What to produce: Return only the lines between the line holding "finish = LEAF_GREEN" and the line holding "if empty is", the two boundary lines included, exactly as they appear.

Stored data:
□ □ □ □ □ □ □

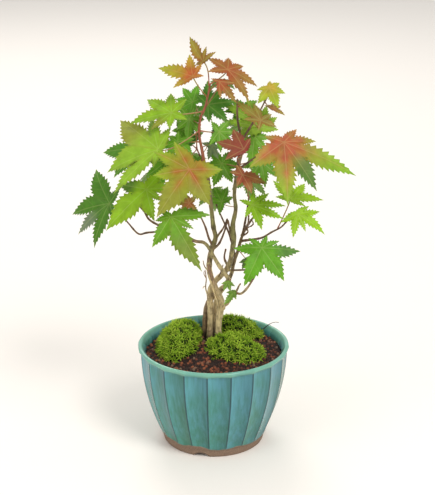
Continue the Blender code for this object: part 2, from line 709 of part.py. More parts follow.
def make_leaf(name, hub, face, stalk_end, lobes):
    """A palmate blade of thin lobes, and its stalk, which leaves the underside at the hub."""
    facing, right, up = leaf_axes(*face)
    hub = Vector(hub)
    lobes = sorted(lobes)
    count = len(lobes)
    gaps = [(lobes[(i + 1) % count][0] - lobes[i][0]) % 360 for i in range(count)]

    def heading(clock):
        return up * math.cos(math.radians(clock)) + right * math.sin(math.radians(clock))

    def place(clock, distance, longest):
        return hub + heading(clock) * distance - facing * (DROOP * distance * distance / longest)

    bm = bmesh.new()
    underside = facing * BLADE_THICKNESS
    top = blade_side(bm, place, lobes, gaps, Vector())
    bottom = blade_side(bm, place, lobes, gaps, underside)
    centre = bm.verts.new(hub)
    collar = []
    for i, (clock, _) in enumerate(lobes):
        spoke = heading(clock + gaps[i] / 2) * STALK_RADIUS
        collar.append(bm.verts.new(hub + spoke - underside))
    for i in range(count):
        edge_top, edge_bottom = lobe_edge(top, i), lobe_edge(bottom, i)
        fan(bm, top[i]["rib"], edge_top + [centre])
        fan(bm, bottom[i]["rib"], edge_bottom + [collar[i], collar[i - 1]])
        for j in range(4):
            bm.faces.new((edge_top[j], edge_bottom[j], edge_bottom[j + 1], edge_top[j + 1]))
    widest = max(range(count), key=lambda i: gaps[i])
    outward = heading(lobes[widest][0] + gaps[widest] / 2)
    route = stalk_route(hub - underside, Vector(stalk_end), facing, outward)
    sweep(bm, route, tapered(STALK_RADIUS, STALK_RADIUS), count, first_ring=collar)
    finish = LEAF_GREEN
    if any(word in name for word in DARK_LEAVES):
        finish = LEAF_DARK
    if any(word in name for word in RED_LEAVES):
        finish = LEAF_RED
    add_object(name, bm, principled("blade_" + name, finish))


def main():
    empty_scene()
    make_pot()
    make_drain_net()
    make_soil()
    for name, (centre, half, height) in MOSS.items():
        make_moss(name, centre, half, height)
    for name, stem in STEMS.items():
        make_stem(name, stem["radii"], stem["route"], stem["twigs"])
    for name, row in LEAVES.items():
        make_leaf(name, *row)


main()
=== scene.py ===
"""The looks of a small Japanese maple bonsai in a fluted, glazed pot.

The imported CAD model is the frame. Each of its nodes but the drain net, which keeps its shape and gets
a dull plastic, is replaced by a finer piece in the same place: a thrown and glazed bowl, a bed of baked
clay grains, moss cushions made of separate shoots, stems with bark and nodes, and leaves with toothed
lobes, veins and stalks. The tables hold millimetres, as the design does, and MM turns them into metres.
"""

import json
import math

import bmesh
import bpy
from bpy.props import FloatProperty, FloatVectorProperty, IntProperty, PointerProperty
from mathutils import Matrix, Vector, noise


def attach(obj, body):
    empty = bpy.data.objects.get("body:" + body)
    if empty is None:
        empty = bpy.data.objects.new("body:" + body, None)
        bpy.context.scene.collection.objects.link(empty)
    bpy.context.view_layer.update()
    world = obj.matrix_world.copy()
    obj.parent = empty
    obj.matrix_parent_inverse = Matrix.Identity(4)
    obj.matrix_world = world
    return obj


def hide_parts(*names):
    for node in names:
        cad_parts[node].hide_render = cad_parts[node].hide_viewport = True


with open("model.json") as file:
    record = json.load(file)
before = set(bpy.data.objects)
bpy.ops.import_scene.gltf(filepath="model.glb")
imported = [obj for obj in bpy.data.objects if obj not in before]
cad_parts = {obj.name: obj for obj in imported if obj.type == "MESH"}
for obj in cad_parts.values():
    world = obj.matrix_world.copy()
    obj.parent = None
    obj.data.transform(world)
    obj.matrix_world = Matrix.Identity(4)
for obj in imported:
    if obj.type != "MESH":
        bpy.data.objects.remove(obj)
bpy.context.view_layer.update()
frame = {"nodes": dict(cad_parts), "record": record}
SLOTS = {part["node"]: part["material_slot"] for part in frame["record"]["subparts"]}

bl_info = {
    "name": "Maple bonsai",
    "version": (1, 0, 0),
    "blender": (4, 5, 0),
    "location": "View3D > Sidebar > Bonsai",
    "description": "Builds the visible pieces of a potted Japanese maple around its CAD frame",
    "category": "Add Mesh",
}

MM = 0.001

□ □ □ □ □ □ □

Result for this exercise:
    finish = LEAF_GREEN
    if any(word in name for word in DARK_LEAVES):
        finish = LEAF_DARK
    if any(word in name for word in RED_LEAVES):
        finish = LEAF_RED
    add_object(name, bm, principled("blade_" + name, finish))


def main():
    empty_scene()
    make_pot()
    make_drain_net()
    make_soil()
    for name, (centre, half, height) in MOSS.items():
        make_moss(name, centre, half, height)
    for name, stem in STEMS.items():
        make_stem(name, stem["radii"], stem["route"], stem["twigs"])
    for name, row in LEAVES.items():
        make_leaf(name, *row)


main()
=== scene.py ===
"""The looks of a small Japanese maple bonsai in a fluted, glazed pot.

The imported CAD model is the frame. Each of its nodes but the drain net, which keeps its shape and gets
a dull plastic, is replaced by a finer piece in the same place: a thrown and glazed bowl, a bed of baked
clay grains, moss cushions made of separate shoots, stems with bark and nodes, and leaves with toothed
lobes, veins and stalks. The tables hold millimetres, as the design does, and MM turns them into metres.
"""

import json
import math

import bmesh
import bpy
from bpy.props import FloatProperty, FloatVectorProperty, IntProperty, PointerProperty
from mathutils import Matrix, Vector, noise


def attach(obj, body):
    empty = bpy.data.objects.get("body:" + body)
    if empty is None:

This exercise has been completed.